49: A License to Love

49: A License to Love

From Chicken Soup for the Soul: Messages from Heaven

A License to Love

Our perfect companions never have fewer than four feet.

~Colette

It was love at first sight. The first time I held him in my arms, I knew I had to have him. No, it wasn’t a man who won my affections! It was a Peek-a-Poo dubbed Micado by the boyfriend who bought him for me. “Cado” was small in size, but big on attitude. He resembled a gremlin and had an under-bite that made you quietly giggle every time you looked at him. His vocabulary was impressive. He understood words like ride, walk, kids, potty, bed, eat, bath, and especially ice cream! But it was more than that. He intently studied my face when I talked to him, trying to understand what I was saying. Even if he couldn’t understand my words, he always seemed to know what I was feeling. We had a deep connection, an unbreakable bond.

Cado seemed to think it was his God-given right to be pampered and I certainly did my best to oblige! After fifteen Christmases, he learned to open gifts and came to expect his own when everyone got theirs. In fact, one year I didn’t buy or wrap any presents for him. Not a problem, he just opened mine! Needless to say, he never had another gift-less Christmas!

As he started to age and developed typical senior maladies, I tried to prepare for the eventuality of life without my loyal companion. I told myself that as long as he was happy and not in pain, I would not let him go. I also made a silent promise that I would never let him suffer, but would do the right thing if it got to that point. In spite of arthritis, he continued to play. We took shorter walks. When he lost his appetite, I changed his diet from dry dog food to canned dog food, then to people food like soups, rice and broth.

When he couldn’t keep any food down for several days straight, we made the emergency trip to the vet’s office. It was a Friday. X-rays and ultrasound showed what appeared to be a large tumor on his stomach. I had three choices — surgery, an agonizing death when the tumor burst (as it was sure to do within days) or euthanasia. Surgery offered no guarantees and I couldn’t put him through such an ordeal. There was really only one option. I wanted his last moments on earth to be peaceful. I would be with him to the end. I wanted the last face he saw to be mine and his last memories to be the overwhelming love I had for him. The shot was administered and the vet left the room. Cado’s eyes were fixed on me while I softly told him how glad I was to have had him in my life, how much I would miss him and how we would someday meet again. His eyes slowly closed and he was gone.

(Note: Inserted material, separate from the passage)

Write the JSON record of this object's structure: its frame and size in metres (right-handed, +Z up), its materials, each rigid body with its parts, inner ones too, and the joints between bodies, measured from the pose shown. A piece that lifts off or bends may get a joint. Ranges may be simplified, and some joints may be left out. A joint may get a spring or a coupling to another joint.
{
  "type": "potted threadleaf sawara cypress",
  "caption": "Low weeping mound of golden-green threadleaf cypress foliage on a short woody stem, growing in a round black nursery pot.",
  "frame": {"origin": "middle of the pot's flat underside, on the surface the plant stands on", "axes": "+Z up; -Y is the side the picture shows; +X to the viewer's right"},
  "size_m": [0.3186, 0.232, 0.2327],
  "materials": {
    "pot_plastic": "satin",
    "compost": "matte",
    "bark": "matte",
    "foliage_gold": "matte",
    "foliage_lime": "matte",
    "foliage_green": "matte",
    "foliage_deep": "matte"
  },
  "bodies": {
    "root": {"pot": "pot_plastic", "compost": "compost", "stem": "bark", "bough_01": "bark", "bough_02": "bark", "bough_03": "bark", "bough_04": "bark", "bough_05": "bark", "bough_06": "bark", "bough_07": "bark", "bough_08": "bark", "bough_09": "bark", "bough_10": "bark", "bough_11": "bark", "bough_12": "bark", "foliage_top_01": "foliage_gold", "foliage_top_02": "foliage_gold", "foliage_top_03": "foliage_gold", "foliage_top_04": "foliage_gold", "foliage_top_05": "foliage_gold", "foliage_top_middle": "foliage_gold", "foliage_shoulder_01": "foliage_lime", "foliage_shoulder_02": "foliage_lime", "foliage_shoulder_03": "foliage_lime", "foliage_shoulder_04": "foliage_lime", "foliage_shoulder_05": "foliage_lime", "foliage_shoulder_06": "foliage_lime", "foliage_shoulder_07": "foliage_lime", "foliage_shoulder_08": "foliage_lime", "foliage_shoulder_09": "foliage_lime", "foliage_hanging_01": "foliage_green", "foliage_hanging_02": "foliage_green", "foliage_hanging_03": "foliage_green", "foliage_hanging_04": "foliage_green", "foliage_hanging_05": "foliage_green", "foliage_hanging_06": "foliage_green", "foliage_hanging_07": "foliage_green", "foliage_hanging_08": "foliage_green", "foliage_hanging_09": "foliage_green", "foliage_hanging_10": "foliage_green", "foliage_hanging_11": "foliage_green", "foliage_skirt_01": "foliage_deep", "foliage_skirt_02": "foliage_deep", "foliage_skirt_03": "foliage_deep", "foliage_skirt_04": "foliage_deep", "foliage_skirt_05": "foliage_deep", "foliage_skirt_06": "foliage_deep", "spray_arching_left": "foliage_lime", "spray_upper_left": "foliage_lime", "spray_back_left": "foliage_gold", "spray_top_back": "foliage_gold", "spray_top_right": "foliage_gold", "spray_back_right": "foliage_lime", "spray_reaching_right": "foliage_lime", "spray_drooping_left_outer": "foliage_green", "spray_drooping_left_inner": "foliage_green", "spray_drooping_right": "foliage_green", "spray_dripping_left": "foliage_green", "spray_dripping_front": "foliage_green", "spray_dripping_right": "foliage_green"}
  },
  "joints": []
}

I can’t even begin to describe the sadness and loneliness I felt at the loss of my Micado. For many nights, I lay in bed clutching his favorite sweater and crying myself to sleep. Eventually I started visiting local animal shelters and the pet refuge looking for a dog to fill the huge empty place in my heart. But every visit resulted in the same outcome. None of the dogs, no matter how sweet, how playful, how deserving, were Micado. No dog measured up to him. I just couldn’t disrespect his memory by allowing another dog to take his place in my home or in my heart.

I continued to grieve for about a year. Then one night, Micado came to me in a dream. In this dream, I looked out my living room window to see my front yard filled with hundreds of dogs, all sizes, colors and breeds! As I stood there in awe, a voice said, “They are here for you. I want another dog to know the kind of love you gave to me. Pick me up so I can see them too!” It was Micado. I picked him up, and as I held him in my arms, I could truly feel the weight and warmth of his body against mine. I could feel the love he had for me. As he and I surveyed the dogs outside, I reluctantly awakened from the comforting moments I had spent with him. As I thought about the strange and powerful dream, a deep understanding washed over me. The bond between us had transcended death. Micado had come back to ease my pain. He had come back to let me know that he knew how much I loved him and that his special place in my heart would never be threatened, even by another dog. He was there to let me know he didn’t want me to be lonely or sad any longer.

A few weeks after the dream, a message went out to all users on our corporate e-mail system advertising a Shih Tzu free to a good home. I was the first of fifteen callers and told the young doctor’s wife about Micado, my loss, and finally being ready to get another dog. I made arrangements to meet Xander that very night. Although they had many responses to the e-mail, they told me they had no plans to interview other people. If I was interested, Xander was mine. In spite of Xander’s complete disinterest in me (in fact he growled, barked and would not let me near him), I knew he was the one. I knew I would take him home with me and win him over. That was four years ago. Xander is not Micado, but he doesn’t need to be. Xander is very special in his own right and I pamper him shamelessly! He has found a permanent home and a lasting place in my heart. He can thank Micado for that.